#### INFORMATION SUPPLIED:
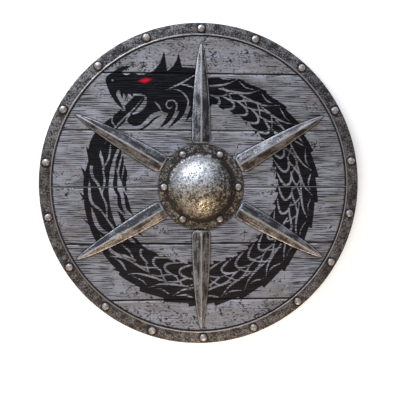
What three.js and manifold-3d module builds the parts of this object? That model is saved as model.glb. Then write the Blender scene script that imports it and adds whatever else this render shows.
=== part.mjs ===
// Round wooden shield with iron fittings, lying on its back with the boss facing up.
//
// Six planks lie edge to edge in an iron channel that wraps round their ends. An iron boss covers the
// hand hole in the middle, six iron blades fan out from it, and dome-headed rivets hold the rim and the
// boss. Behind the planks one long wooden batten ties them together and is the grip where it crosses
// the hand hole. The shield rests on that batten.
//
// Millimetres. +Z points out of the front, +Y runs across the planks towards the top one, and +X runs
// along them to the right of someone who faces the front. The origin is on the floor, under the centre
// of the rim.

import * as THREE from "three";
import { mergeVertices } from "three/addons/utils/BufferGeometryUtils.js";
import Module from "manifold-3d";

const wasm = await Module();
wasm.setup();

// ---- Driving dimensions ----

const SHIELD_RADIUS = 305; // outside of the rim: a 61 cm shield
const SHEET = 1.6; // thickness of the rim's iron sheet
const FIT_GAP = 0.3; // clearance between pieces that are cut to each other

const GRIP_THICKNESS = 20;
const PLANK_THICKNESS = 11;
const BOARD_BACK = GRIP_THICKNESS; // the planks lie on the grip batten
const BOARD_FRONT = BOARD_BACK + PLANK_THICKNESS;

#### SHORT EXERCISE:
Pick out all the lines with the word "that" in them and copy them.

#### TASK RESULT:
What three.js and manifold-3d module builds the parts of this object? That model is saved as model.glb. Then write the Blender scene script that imports it and adds whatever else this render shows.
// Six planks lie edge to edge in an iron channel that wraps round their ends. An iron boss covers the
// the hand hole. The shield rests on that batten.
const FIT_GAP = 0.3; // clearance between pieces that are cut to each other